As Rosenboom explains, “the electronic parts were realized with the Touché, a digital keyboard instrument that was developed by Donald Buchla (and myself) in 1979.”
Flash-forward to Nov. 1, 2014 at the Cal Arts REDCAT theater in Downtown Los Angeles, where Rosenboom and percussionist William Winant performed a technologically updated version of Zones of Influence.
This new version, according to Roseboom, “finally realizes all aspects of the propositional musical model I envisioned in the mid 1980s. Music technologist Martijn Zwartjes collaborated with me to create a new synthesis instrument, which we call the Touché II.”
Born in 1947, Rosenboom, has been dean of the School of Music at Cal Arts since 1990 following in the footsteps of Mel Powell and founding director, John Cage. And since the REDCAT now serves as Cal Arts’ downtown performance venue, it was the perfect place to relaunch Zones of Influence. Rosenboom’s program notes for the 90-minute composition are slightly less dense than a black hole, defining the piece’s five movements in terms of morphological transitions, the illusion of the continuum, attracting trajectories, real pregeometry, epigenesis, ontogenesis, phylogenesis, and parthenogenesis.
Zones of Influence is a propositional cosmology activated in music,” he writes. “It is an example of propositional music, a point of view about composing in which the composers might build proposed models of worlds, universes, evolution, brains, consciousness, or whole domains of thought and life and then proceed to make dynamical musical embodiments of these models, inviting us to experience them in spontaneously emerging sonic forms.” And that’s not even the end of the first paragraph.
So what does it sound like?
Personally I cannot dissect rhythmic patterns to the third power. But I was consistently aware that such intricacies were there as Rosenboom performed live (on piano and violin), in addition to setting in motion his complex matrix of computer-generated programs that interfaced with Winant’s prodigious performance at five corresponding stations of percussion instruments. These five installations progressed from a battery of three tuned snare drums; to the dulcet tones of the marimba; to the metallic ring of xylophone and gongs; to tablas; to the harsh clang of steel disks and cowbells.
Part III (at least to me) serves as the swirling vortex of Rosenboom’s musical universe.” It is a wild ride with Rosenboom producing rapid pulses at the piano as Winant strikes the clarion bright notes of the xylophone and a hanging array of gongs and metal sheets of various sizes. Rosenboom describes the movement as, “a process through which the universe may learn to perceive its own existence.”
I can’t say I was transported by Zones of Influence. But I did find myself totally immersed and fascinated by the intricacies of the interactions, and Winant’s super-human ability to produce the most intricate rhythmic patterns.
It was in the last two sections, which featured Rosenboom playing a heavily amplified violin that I began to wish I could call on Scotty to “beam me up.”

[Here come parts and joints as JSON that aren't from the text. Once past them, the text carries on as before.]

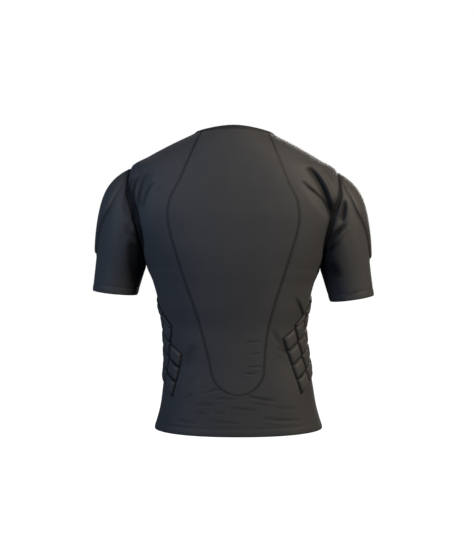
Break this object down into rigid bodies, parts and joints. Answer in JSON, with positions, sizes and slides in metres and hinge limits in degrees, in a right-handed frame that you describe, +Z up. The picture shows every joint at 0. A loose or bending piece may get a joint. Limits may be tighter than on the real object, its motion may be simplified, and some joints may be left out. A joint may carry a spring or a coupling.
{
  "type": "padded compression shirt",
  "caption": "Short-sleeved compression shirt in worn, hollow form, with a tongue-shaped back panel and foam pads on the shoulders and round the waist.",
  "frame": {"origin": "on the line of the shoulders, midway between the two sides of the neck, where the wearer holds the shirt up", "axes": "+Z up, -Y out of the back of the shirt, +X towards the wearer's right"},
  "size_m": [0.6341, 0.249, 0.6813],
  "materials": {
    "stretch_cloth": "smooth knitted stretch cloth with a soft satin sheen",
    "pad_cloth": "stretch cloth bonded over foam, soft satin",
    "neckband": "matt binding"
  },
  "bodies": {
    "root": {"centre_back_panel": "stretch_cloth", "back_panel": "stretch_cloth", "front_panel": "stretch_cloth", "sleeve_right": "stretch_cloth", "sleeve_left": "stretch_cloth", "neckband": "neckband", "shoulder_pad_right": "pad_cloth", "shoulder_pad_left": "pad_cloth", "rib_pad_right": "pad_cloth", "rib_pad_left": "pad_cloth"}
  },
  "joints": []
}
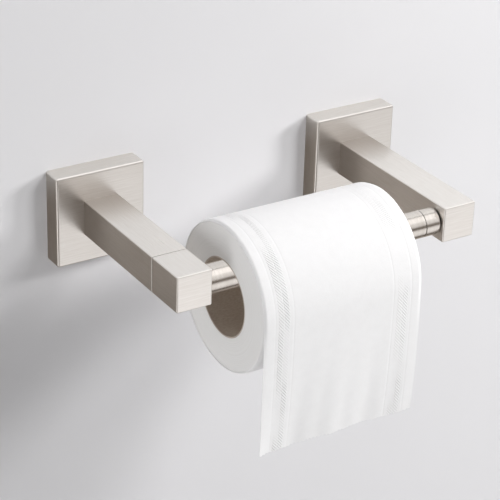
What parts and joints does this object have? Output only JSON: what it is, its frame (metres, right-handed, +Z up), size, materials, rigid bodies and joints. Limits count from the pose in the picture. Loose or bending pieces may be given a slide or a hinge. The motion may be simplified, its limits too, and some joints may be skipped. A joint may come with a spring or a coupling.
{
  "type": "toilet paper holder",
  "caption": "Wall-mounted square double-post toilet paper holder with a pivoting bar that lifts at one end, in brushed nickel, with a paper roll hanging on the bar.",
  "frame": {"origin": "on the wall's surface, midway between the centre lines of the two posts", "axes": "+Z up, +X along the bar from the pivoting post to the fixed one, +Y into the wall; the holder stands out towards -Y"},
  "size_m": [0.219, 0.1742, 0.1165],
  "materials": {
    "brushed_nickel": "brushed satin nickel plate",
    "satin_nickel": "satin nickel plate, nearly polished",
    "zinc_plated_steel": "bright zinc plate",
    "spring_steel": "bare spring steel",
    "black_steel": "black oxide",
    "die_cast_zinc": "as cast, matt",
    "bronze": "sintered, oiled",
    "grey_plastic": "moulded nylon",
    "cardboard": "wound grey-brown board",
    "tissue_paper": "soft embossed tissue"
  },
  "bodies": {
    "wall_side": {"left_wall_bracket": "zinc_plated_steel", "left_upper_wall_screw": "zinc_plated_steel", "left_lower_wall_screw": "zinc_plated_steel", "left_upper_wall_plug": "grey_plastic", "left_lower_wall_plug": "grey_plastic", "left_flange": "brushed_nickel", "left_flange_set_screw": "black_steel", "left_post_screw": "zinc_plated_steel", "left_post": "brushed_nickel", "right_wall_bracket": "zinc_plated_steel", "right_upper_wall_screw": "zinc_plated_steel", "right_lower_wall_screw": "zinc_plated_steel", "right_upper_wall_plug": "grey_plastic", "right_lower_wall_plug": "grey_plastic", "right_flange": "brushed_nickel", "right_flange_set_screw": "black_steel", "right_post_screw": "zinc_plated_steel", "right_post": "brushed_nickel", "pivot_housing": "die_cast_zinc", "pivot_bush": "bronze", "pivot_wave_washer": "spring_steel", "pivot_stop_pin": "spring_steel", "catch_seat": "die_cast_zinc"},
    "bar_arm": {"pivot_block": "brushed_nickel", "pivot_bolt": "zinc_plated_steel", "bar_stud": "zinc_plated_steel", "bar_insert": "die_cast_zinc", "bar_tube": "satin_nickel", "bar_end_cap": "satin_nickel", "catch_spring": "spring_steel", "catch_spring_plug": "die_cast_zinc"},
    "catch": {"catch_plunger": "spring_steel"},
    "sheet": {"loose_sheet": "tissue_paper"},
    "roll": {"roll_core": "cardboard", "paper_roll": "tissue_paper"}
  },
  "joints": [
    {"name": "bar_pivot", "type": "hinge", "parent": "wall_side", "child": "bar_arm", "pos_m": [-0.083, -0.087, 0], "axis": [0, -1, 0], "range_deg": [0, 90]},
    {"name": "catch_press", "type": "slide", "parent": "bar_arm", "child": "catch", "axis": [-1, 0, 0], "range_m": [0, 0.0012], "stiffness_N_per_m": 400, "springref_m": -0.002, "deforming": ["catch_spring"]},
    {"name": "roll_shift", "type": "slide", "parent": "bar_arm", "child": "sheet", "axis": [1, 0, 0], "range_m": [-0.0115, 0.0355]},
    {"name": "roll_spin", "type": "hinge", "parent": "sheet", "child": "roll", "pos_m": [-0.01235, -0.1035, -0.0135], "axis": [1, 0, 0], "continuous": true}
  ]
}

In Part IV the violin part is based on a series of long wailing slides (glissando seems to kind a word) that really do sound like a cat with its tail caught in a wringer. It was loud and abrasive and genuinely unpleasant.
In Part V the rapid single notes and figures on the violin replace the slides accented by the harsh bang of the cowbells. By this point I was no longer on board.
It should be mentioned that as an added component, the performance was framed by a series of video projections by Jinku Kim that ebbed and flowed in the background creating there own set of visually rhythmic patterns.